§ Work required: Reproduce the entire listing word for word.

§ Source data:
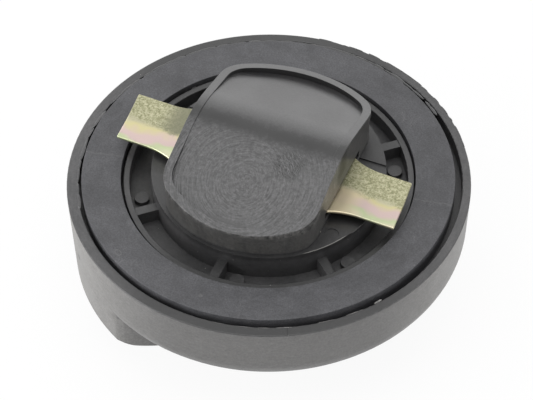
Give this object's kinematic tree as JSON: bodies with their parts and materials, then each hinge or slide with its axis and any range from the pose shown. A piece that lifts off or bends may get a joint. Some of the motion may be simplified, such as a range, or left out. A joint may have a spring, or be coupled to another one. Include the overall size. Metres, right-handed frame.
{
  "type": "oil filler cap",
  "caption": "Round black plastic oil filler cap with a bar grip, a flat rubber sealing ring and a plated steel locking bar through its hub.",
  "frame": {"origin": "on the cap's axis, at the flat crown of the grip that the cap stands on", "axes": "+Z along the axis towards the underside of the cap, which faces up; +X along the locking bar's slot"},
  "size_m": [0.08, 0.08, 0.0408],
  "materials": {
    "cap_plastic": "black moulded plastic, satin, with faint turning marks on the hub",
    "seal_rubber": "flat matte black rubber",
    "bar_steel": "yellow passivated zinc plate with pink and green tints"
  },
  "bodies": {
    "root": {"cap_body": "cap_plastic", "sealing_ring": "seal_rubber", "locking_bar": "bar_steel"}
  },
  "joints": []
}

§ Exercise output:
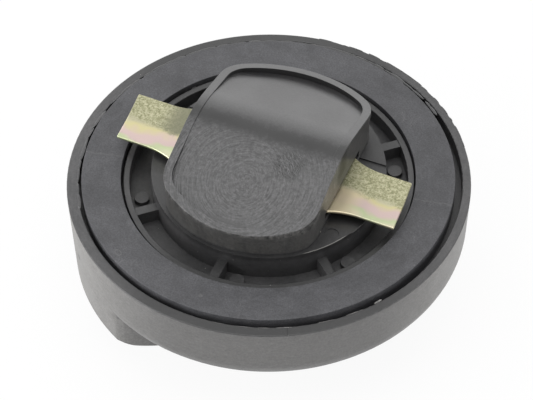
Give this object's kinematic tree as JSON: bodies with their parts and materials, then each hinge or slide with its axis and any range from the pose shown. A piece that lifts off or bends may get a joint. Some of the motion may be simplified, such as a range, or left out. A joint may have a spring, or be coupled to another one. Include the overall size. Metres, right-handed frame.
{
  "type": "oil filler cap",
  "caption": "Round black plastic oil filler cap with a bar grip, a flat rubber sealing ring and a plated steel locking bar through its hub.",
  "frame": {"origin": "on the cap's axis, at the flat crown of the grip that the cap stands on", "axes": "+Z along the axis towards the underside of the cap, which faces up; +X along the locking bar's slot"},
  "size_m": [0.08, 0.08, 0.0408],
  "materials": {
    "cap_plastic": "black moulded plastic, satin, with faint turning marks on the hub",
    "seal_rubber": "flat matte black rubber",
    "bar_steel": "yellow passivated zinc plate with pink and green tints"
  },
  "bodies": {
    "root": {"cap_body": "cap_plastic", "sealing_ring": "seal_rubber", "locking_bar": "bar_steel"}
  },
  "joints": []
}